Se o Supremo Tribunal Federal, ocupando o vácuo legislativo, se preocupa com o uso das algemas, nada demais que a mídia se interesse pela palpitante questão do cardápio servido a um banqueiro que está na prisão esperando julgamento.
Destino estranho o das lagostas e do Brasil. Ia havendo uma guerra por causa delas, os franceses não chegaram a brigar, mas um deles, o general De Gaulle, teria dito que não somos um país sério. Tudo por culpa das mesmas.
Não vejo nada demais no fato de um prisioneiro receber, nos dias de visita, um reforço de calorias e proteínas vindo de fora, trazido por parentes, amigos ou adquirido com pecúnia própria dentro das normas que regulam a questão.
Numa das prisões que cumpri (1965), em companhia de amigos (a maioria já se foi da enxovia deste mundo), passei muito bem de boca. Dona Lúcia, mãe do Glauber Rocha, preocupada com o filho que estava na mesma cela, mandava uns frangos que ela preparava com amor, frangos dourados, suntuosos, e em quantidade bastante para a fome de todos.

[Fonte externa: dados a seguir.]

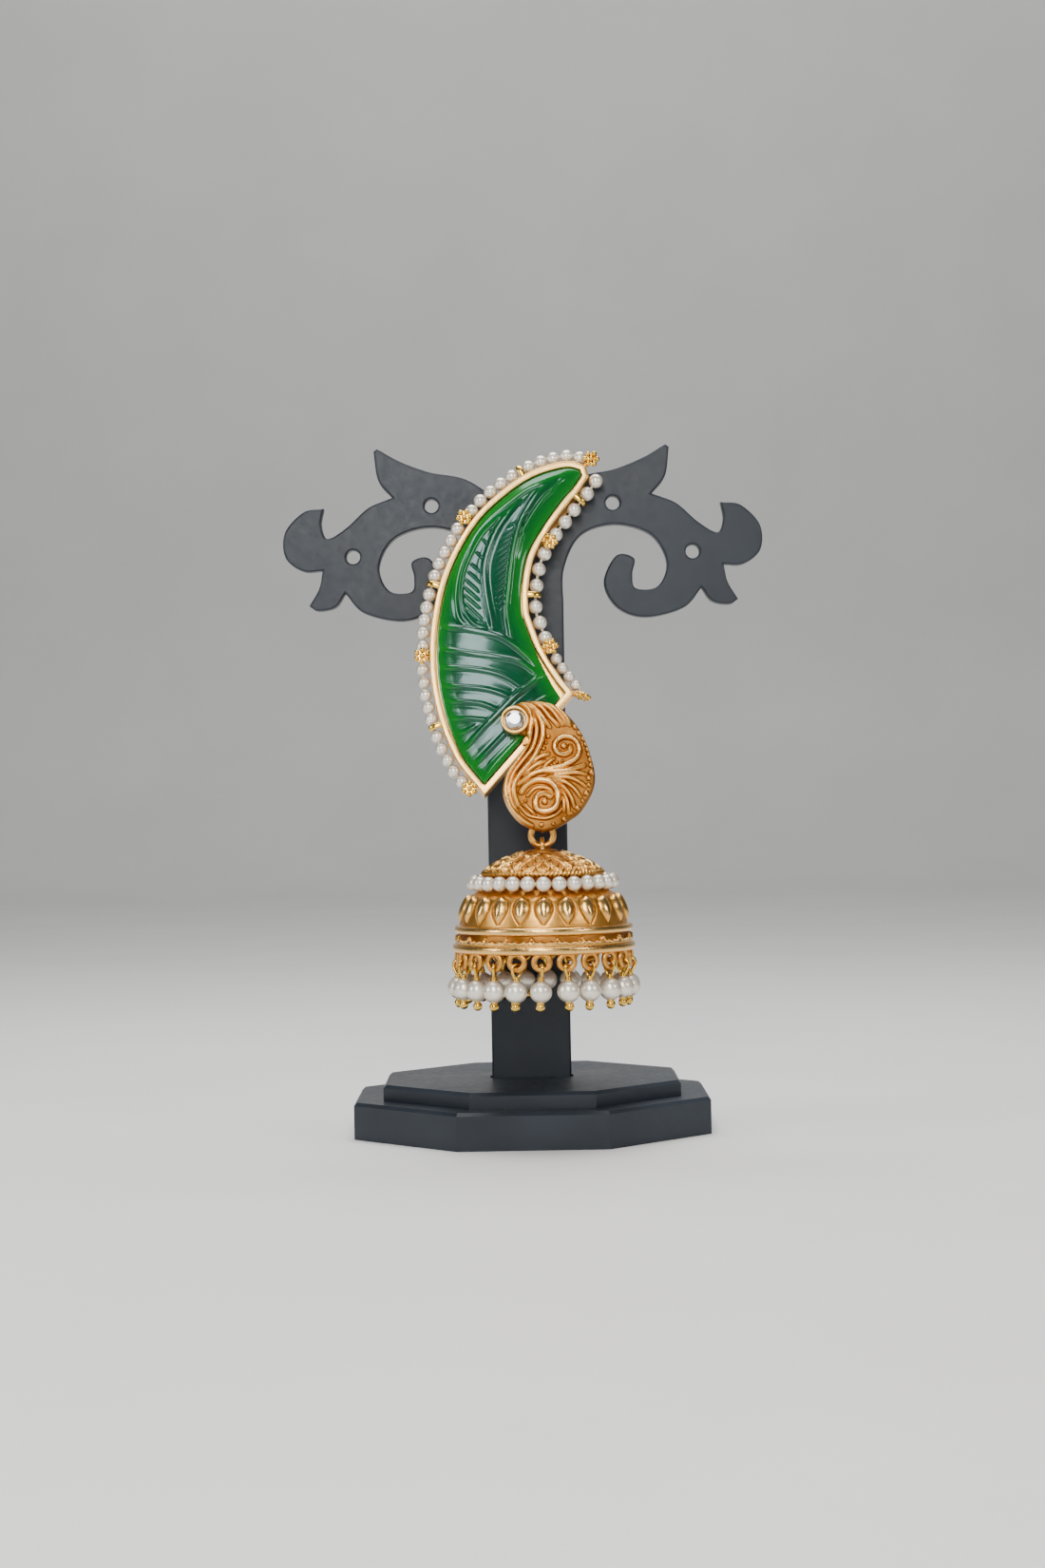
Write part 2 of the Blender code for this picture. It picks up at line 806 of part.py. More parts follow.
def paisley_mesh():
    """Cast gold paisley with raised scrolls, a cup for its stone and a hidden eye."""
    corners = {i for i, row in enumerate(PAISLEY_OUTLINE) if row[2] == "corner"}
    outline = smooth_curve([paisley_point(x, y) for x, y, kind in PAISLEY_OUTLINE], 2, corners, closed=True)
    back = paisley_back()
    face = back + PAISLEY_THICKNESS
    rings = [
        flat_ring(outline, back),
        flat_ring(outline, face - PAISLEY_BEVEL),
        flat_ring(offset_outline(outline, -PAISLEY_BEVEL), face),
    ]
    body = loft(rings, "paisley_plaque")
    for half_width, shares in PAISLEY_RIBS:
        rib = rib_mesh(smooth_curve([paisley_point(x, y) for x, y in shares], 2), half_width)
        body = combined(body, rib, "UNION")
    for across, up, radius, turns, start in PAISLEY_SPIRALS:
        centre = paisley_point(across, up)
        curve = spiral_points(centre, radius * PAISLEY_WIDTH, turns, math.radians(start))
        body = combined(body, rib_mesh(curve, PAISLEY_RELIEF), "UNION")
    body = combined(body, cup_mesh(), "UNION")
    body = combined(body, solder_foot_mesh(), "UNION")
    eye = ring_mesh(
        ring_top(), Vector((0, 1, 0)), Vector((0, 0, 1)), EYE_RADIUS, EYE_WIRE / 2, RING_SIDES, WIRE_SIDES, "eye"
    )
    eye.transform(plaque_matrix().inverted())
    return combined(body, eye, "UNION")


def cup_place():
    return paisley_point(*CUP_PLACE)


def cup_floor():
    return paisley_back() + PAISLEY_THICKNESS + CUP_FLOOR


def cup_rim():
    return paisley_back() + PAISLEY_THICKNESS + CUP_HEIGHT


def cup_mesh():
    """Round cup at the paisley's tip; its wall stands round the faceted stone."""
    spot = cup_place()
    inside = CUP_DIAMETER / 2 - CUP_WALL
    profile = (
        (CUP_DIAMETER / 2, paisley_back()),
        (CUP_DIAMETER / 2, cup_rim()),
        (inside, cup_rim()),
        (inside, cup_floor()),
    )
    return turned(profile, GEM_FACETS, "cup", Vector((spot.x, spot.y, 0.0)))


def solder_foot_mesh():
    """Short foot under the paisley that stands on the end of the bezel."""
    end_outer = crescent_side(STONE_OUTER)[-1]
    end_inner = crescent_side(STONE_INNER)[-1]
    along = (end_outer - end_inner).normalized()
    outward = Vector((-along.y, along.x))
    middle = end_inner.lerp(end_outer, 0.5) + outward * (JEWEL_GAP + BEZEL_WALL / 2)
    half = BEZEL_WALL * SOLDER_FOOT_SHARE / 2
    corners = (
        middle - along - outward * half,
        middle + along - outward * half,
        middle + along + outward * half,
        middle - along + outward * half,
    )
    rings = [flat_ring(corners, w) for w in (BEZEL_LIP + JEWEL_GAP, paisley_back() + PAISLEY_THICKNESS / 2)]
    return loft(rings, "foot")


def round_stone_mesh():
    """Brilliant-like stone: girdle, twelve crown facets and a table."""
    spot = cup_place()
    radius = CUP_DIAMETER / 2 - CUP_WALL - JEWEL_GAP
    low = cup_floor() + JEWEL_GAP
    girdle = cup_rim() - JEWEL_GAP
    profile = [(radius * GEM_CULET_SHARE, low)]
    profile += [(radius * across, girdle + GEM_RISE * rise) for across, rise in GEM_CROWN]
    return turned(profile, GEM_FACETS, "round_stone", Vector((spot.x, spot.y, 0.0)))


def ear_post_mesh():
    """Pad on the setting's back, post through the stand and round clutch behind it."""
    start = BEZEL_LIP - BEZEL_DEPTH - JEWEL_GAP
    reach = PLAQUE_STAND_OFF + PLATE_THICKNESS / 2 + SEAT_GAP
    clutch = -(reach + CLUTCH_DIAMETER / 2 * math.sin(LEAN_ANGLE)) / math.cos(LEAN_ANGLE)
    profile = (
        (POST_PAD_DIAMETER / 2, start),
        (POST_PAD_DIAMETER / 2, start - POST_PAD_THICKNESS),
        (POST_DIAMETER / 2, start - POST_PAD_THICKNESS),
        (POST_DIAMETER / 2, clutch),
        (CLUTCH_DIAMETER / 2, clutch),
        (CLUTCH_DIAMETER / 2, clutch - CLUTCH_THICKNESS),
    )
    return turned(profile, HOLE_SIDES, "ear_post")


def jump_ring_mesh():
    centre = ring_centre() - ring_top_pivot()
    return ring_mesh(
        centre, Vector((1, 0, 0)), Vector((0, 0, 1)), ring_radius(), RING_WIRE / 2, RING_SIDES, WIRE_SIDES, "jump_ring"
    )


def ring_top_pivot():
    """Lowest wire of the hidden eye, on which the ring rocks."""
    return ring_top() - Vector((0, 0, EYE_RADIUS))


def bell_top():
    """Height of the cap's top above the bell's pivot, below the jump ring."""
    return -EYE_RADIUS - EYE_WIRE / 2 + BELL_NECK_RISE


def bell_row(share, drop, form):
    """Ring of points round the bell; petals and waves lift every other point."""
    sides = 2 * PETAL_COUNT
    ring = []
    for k in range(sides):
        angle = 2 * math.pi * k / sides
        radius = share * BELL_RIM_DIAMETER / 2
        height = bell_top() - drop * BELL_HEIGHT
        if form == "petal" and k % 2 == 0:
            radius += PETAL_RELIEF
        if form == "wave":
            radius += WAVE_RELIEF
            height += WAVE_RELIEF if k % 2 == 0 else -WAVE_RELIEF
        ring.append(Vector((radius * math.sin(angle), -radius * math.cos(angle), height)))
    return ring


def bell_loop_height():
    return bell_top() - BELL_HEIGHT - RIM_LOOP_RADIUS + RIM_LOOP_SEAT


def drop_angles():
    return [DROP_TURN + 2 * math.pi * k / DROP_COUNT for k in range(DROP_COUNT)]


def bell_mesh():
    """Hollow bell with petals, bands, rim loops and the eye that hangs on the ring."""
    rings = [bell_row(*row) for row in BELL_OUTSIDE + BELL_INSIDE]
    body = loft(rings, "bell_dome")
    loops = []
    for angle in drop_angles():
        out = Vector((math.sin(angle), -math.cos(angle), 0))
        side = Vector((math.cos(angle), math.sin(angle), 0))
        centre = out * (DROP_CIRCLE / 2) + Vector((0, 0, bell_loop_height()))
        loops.append(
            ring_mesh(
                centre,
                side,
                Vector((0, 0, 1)),
                RIM_LOOP_RADIUS,
                RIM_LOOP_WIRE / 2,
                LOOP_SIDES,
                LOOP_WIRE_SIDES,
                "rim_loop",
            )
        )
    body = combined(body, joined(loops, "rim_loops"), "UNION")
    eye = ring_mesh(
        Vector((0, 0, 0)),
        Vector((0, 1, 0)),
        Vector((0, 0, 1)),
        EYE_RADIUS,
        EYE_WIRE / 2,
        RING_SIDES,
        WIRE_SIDES,
        "finial_eye",
    )
    return combined(body, eye, "UNION")


def bell_pearl_mesh():
    """Ring of pearls lying in the groove under the cap."""
    radius = BELL_PEARL_DIAMETER / 2
    circle_radius = BELL_PEARL_CIRCLE / 2
    height = bell_top() - BELL_PEARL_DROP * BELL_HEIGHT
    count = int(math.pi * BELL_PEARL_CIRCLE / BELL_PEARL_DIAMETER)
    angles = [2 * math.pi * k / count for k in range(count)]
    centres = [Vector((circle_radius * math.sin(a), -circle_radius * math.cos(a), height)) for a in angles]
    directions = [Vector((math.cos(a), math.sin(a), 0)) for a in angles]
    return bead_ring(centres, directions, radius, "bell_pearl_ring")


def drop_loop_height():
    """Centre of a drop's loop, hanging in its rim loop."""
    return (
        bell_loop_height()
        - RIM_LOOP_RADIUS
        + (RIM_LOOP_WIRE + DROP_LOOP_WIRE) / 2
        + JEWEL_GAP
        - DROP_LOOP_RADIUS
    )


def drop_mesh():
    """Pearl on a wire with a loop above it and a small ball below; origin in the loop."""
    wire = DROP_LOOP_WIRE / 2
    pearl = DROP_PEARL_DIAMETER / 2
    ball = DROP_BALL_DIAMETER / 2
    top = -DROP_LOOP_RADIUS
    pearl_height = top - DROP_STEM_LENGTH - pearl
    ball_height = pearl_height - pearl - ball * BALL_SEAT
    profile = [(ball * across, ball_height + ball * up) for across, up in BALL_SECTION]
    for latitude in BEAD_LATITUDES:
        profile.append((pearl * math.cos(latitude), pearl_height + pearl * math.sin(latitude)))
    profile.append((wire, top + wire / 2))
    body = turned(profile, BEAD_SIDES, "drop")
    loop = ring_mesh(
        Vector((0, 0, 0)),
        Vector((0, 1, 0)),
        Vector((0, 0, 1)),
        DROP_LOOP_RADIUS,
        wire,
        LOOP_SIDES,
        LOOP_WIRE_SIDES,
        "drop_loop",
    )
    return combined(body, loop, "UNION")


def build_stand():
    black = material("stand_black", (0.012, 0.013, 0.016), 0.35, 0.0)
    place("stand_base", stand_base_mesh(), black)
    place("stand_tree", stand_tree_mesh(), black)


def build_plaque(gold, antique, pearl):
    location = (0.0, -PLAQUE_STAND_OFF, post_height())
    lean = (math.pi / 2 - LEAN_ANGLE, 0.0, 0.0)
    green = material("carved_green_stone", (0.01, 0.16, 0.07), 0.15, 0.0)
    clear = material("clear_stone", (0.85, 0.88, 0.9), 0.05, 0.0)
    pieces = (
        ("crescent_setting", crescent_setting_mesh(), gold),
        ("carved_stone", carved_stone_mesh(), green),
        ("paisley_plaque", paisley_mesh(), antique),
        ("round_stone", round_stone_mesh(), clear),
        ("ear_post", ear_post_mesh(), gold),
    )
    for name, mesh, finish in pieces:
        place(name, mesh, finish, location, lean)
    start = BORDER_PEARL_DIAMETER / 2 + STRING_PARTING
    outer, inner = border_paths()
    strings = (
        ("outer_pearl_string", outer, OUTER_FLOWERS),
        ("inner_pearl_string", inner, INNER_FLOWERS),
    )
    for name, path, flowers in strings:
        pearl_string(name, shortened(path, start, flowers[-1]), pearl, location, lean)


def build_bell(gold, antique, pearl):
    ring_pivot = pivot("ring_pivot", ring_top_pivot())
    place("jump_ring", jump_ring_mesh(), gold, parent=ring_pivot)
    bell_pivot = pivot("bell_pivot", ring_bottom() - ring_top_pivot(), ring_pivot)
    place("bell_dome", bell_mesh(), antique, parent=bell_pivot)
    place("bell_pearl_ring", bell_pearl_mesh(), pearl, parent=bell_pivot)
    drop = drop_mesh()
    for number, angle in enumerate(drop_angles(), start=1):
        spot = Vector((math.sin(angle), -math.cos(angle), 0)) * (DROP_CIRCLE / 2)
        spot.z = drop_loop_height()
        place(f"pearl_drop_{number:02d}", drop, pearl, spot, (0.0, 0.0, angle), bell_pivot)


def main():
    for thing in list(bpy.data.objects):
        bpy.data.objects.remove(thing)
    gold = material("bright_gold", (0.83, 0.60, 0.28), 0.3, 1.0)
    antique = material("antique_gold", (0.62, 0.33, 0.11), 0.42, 1.0)
    pearl = material("pearl", (0.85, 0.80, 0.72), 0.2, 0.0)
    build_stand()
    build_plaque(gold, antique, pearl)
    build_bell(gold, antique, pearl)


main()
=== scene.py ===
"""Looks of the jhumka earring on its display stand.

Every length is in millimetres in the frame of the CAD model: X to the right,
Y to the back, Z up, origin under the middle of the base. The crescent and the
paisley are drawn on the leaning plane of the earring, with u to the right,
v up along it and w out of it.
"""

import math

import bpy
import numpy as np
from mathutils import Matrix, Vector

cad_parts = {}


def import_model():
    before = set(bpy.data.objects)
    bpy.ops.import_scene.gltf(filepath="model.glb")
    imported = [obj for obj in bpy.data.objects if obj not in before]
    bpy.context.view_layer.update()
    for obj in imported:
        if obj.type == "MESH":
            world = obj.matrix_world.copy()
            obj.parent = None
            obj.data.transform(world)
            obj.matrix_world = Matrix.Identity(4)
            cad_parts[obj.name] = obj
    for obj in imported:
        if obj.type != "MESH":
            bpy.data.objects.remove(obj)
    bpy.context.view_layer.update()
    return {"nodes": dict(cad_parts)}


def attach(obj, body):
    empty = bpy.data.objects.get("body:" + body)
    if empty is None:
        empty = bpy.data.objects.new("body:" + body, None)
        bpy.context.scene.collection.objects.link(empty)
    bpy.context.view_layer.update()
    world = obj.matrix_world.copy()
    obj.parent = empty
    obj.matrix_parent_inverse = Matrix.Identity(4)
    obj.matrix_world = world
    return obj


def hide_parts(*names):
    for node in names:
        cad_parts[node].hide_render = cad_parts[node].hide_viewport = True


MM = 0.001
SEED = 7
UPWARD = np.array([0.0, 0.0, 1.0])

# Camera, from the photograph
CAMERA_PLACE = (-0.69, -432.5, 54.3)
CAMERA_ROLL = math.radians(-1.0)
LENS = 62.84
SENSOR = 36.0
CLIP = (0.01, 20.0)

# Leaning plane of the crescent and paisley
LEAN = math.radians(12.0)
POST_HEIGHT = 94.0
STAND_OFF = 6.6

# Stand
PLATE_THICKNESS = 3.0
PLATE_BEVEL = 0.3
COLUMN_WIDTH = 12.5
COLUMN_FOOT = 3.45
ARM = (0.0, 76.2, 37.8, 31.3)
HOLE_RADIUS = 1.1
HOLE_POINTS = 40

# Crescent: its box as left, bottom, width and height, then its bezel and stone
CRESCENT = (-13.5, -40.5, 22.75, 50.2)
GAP = 0.15
WALL = 1.0
LIP = 0.35
DEPTH = 2.75
FLOOR = 0.6
STONE_EDGE = 0.12
STONE_CROWN = 1.1
STONE_TOP = 1.22
STONE_ROLL = 0.22
STONE_DOME = 0.78
ROLL_WIDTH = 0.35
FULL_WIDTH = 6.0
END_STEP = 0.18
END_EDGE = 0.15
STONE_ROWS = 420
STONE_COLUMNS = 116
SIDE_POINTS = 170
WEDGE_START = 0.80
WEDGE_GAP = 0.95
MITER_LIMIT = 0.62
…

Posso me esquecer de tudo na vida, menos do sabor daqueles frangos macios, perfumados com a arte da Bahia de todos os temperos e cheiros. Na primeira visita que tivemos, Márcio Moreira Alves recebeu generosa provisão de queijos franceses que uma comissária da Air France, sua parenta, havia trazido naquele dia. Foi um banquete de frangos e queijos, embora sem vinho, apenas com a água da bica do quartel da Polícia Militar.
Tal como agora, no caso das lagostas do Cacciola, a mídia reclamou daquilo que um coronel chamou de farra gustativa. Mas os regulamentos estavam sendo cumpridos, ao menos nos primeiros anos de repressão militar. Pouco depois, as coisas mudaram.